The Children in Care and Adoption league tables serves a reminder of how hard it is for departments to relinquish their oversight over local services.

The Children in Care and Adoption league tables serve as a reminder of how hard it is for departments to relinquish their line of oversight over local services.

The Department for Education announced earlier this week that it will ‘name and shame’ poorly performing adoption services by ranking local authorities on the basis of 15 performance indicators. The Children in Care and Adoption league tables combine process indicators - such as the speed in which adoptions take place – with outcome indicators - such as the caution and conviction rate of adopted children and children in care. Poorly performing authorities may have their adoption services contracted out or privatised. Given the political salience of adoption and the poor performance of some local authorities it is perhaps unsurprising that the department has stepped in to monitor performance. But the intervention appears to contradict the coalition’s promise to end the culture of targets and top down performance management and to release data so independent adjudicators or ‘armchair auditors’ could create their own league tables. Is this an isolated incident, and, if not, why has the government found it hard release control and rely on local democracy to punish poor performance?

As I have argued before, despite their localism rhetoric governments find it hard to trust local accountability mechanisms to monitor and punish poor performance in the face of pressure from the electorate. Whether it’s bin collection or adoption services, Ministers don’t believe the buck will stop locally and so prepare to intervene in cases of failure. This ‘centralisation cycle’ is of a course an age-old characteristic of government. The theory was that legions of armchair auditors would hold individual service providers to account. But at the moment, Ministers may perceive an accountability gap - The Audit Commission - which historically had primary responsibility for local authority inspection and intervention in cases of poor performance – is going and credible alternatives which politicians and the electorate trust have yet to emerge. The risk is that ministers and departments stay addicted to intervention and by doing so prevent the emergence of alternative mechanisms. Nevertheless, the ‘centralisation cycle’ is not inevitable though DfE appears to have made few attempts to break it.

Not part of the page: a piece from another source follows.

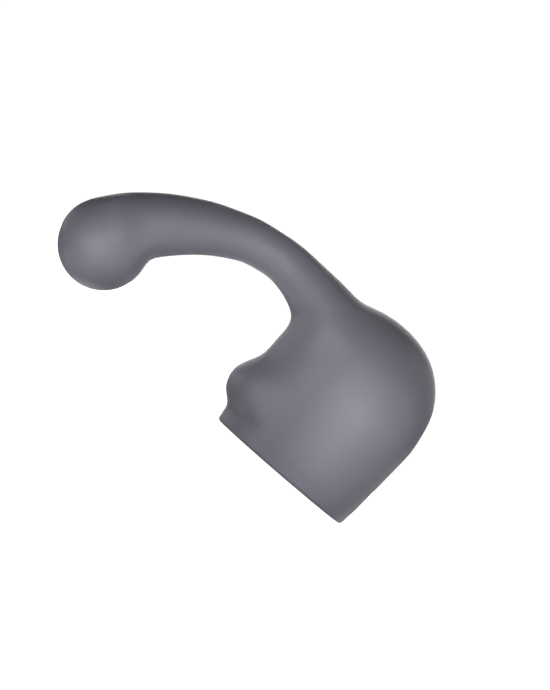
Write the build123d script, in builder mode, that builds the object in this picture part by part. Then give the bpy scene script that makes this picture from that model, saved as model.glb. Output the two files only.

School league tables continue to sit at the heart of the accountability system for education, with new value add and progress measures being included in this year’s tables. Further, free schools are directly accountable to the Secretary of State who has to sign off each new school proposal and has the power to shut schools down in cases of failure. These moves suggest continuation of past trends to have a clear line of oversight over local performance. The unwillingness to let go may be partly due to the perceived success of previous initiatives that were driven by the centre, for example the Labour Government’s literacy drive and its academies programme. But for a government that promised to overcome the ‘infantilisation of the front line’ it’s striking how little has changed. This week’s announcement serves as a reminder of how difficult it is to shift a department away from maintaining a line of oversight over local service providers. Part of the solution is to strengthen the visibility and accountability of local politicians, and to make it clear, possibly when legislation is written, which responsibilities lie centrally and which lie locally. Our publication Nothing to do with me explores these options in more detail. Without doing so, the concern is that this will result in centralisation ‘though the back door’, with departments collecting, synthesising, and acting on local authority performance data. These are interesting times for public sector performance management. The Children in Care and Adoption league tables may be a one off central government intervention in an issue close to the nation’s heart. But they may signal continuation of historic trends to centrally monitor local public service performance. We should watch this space.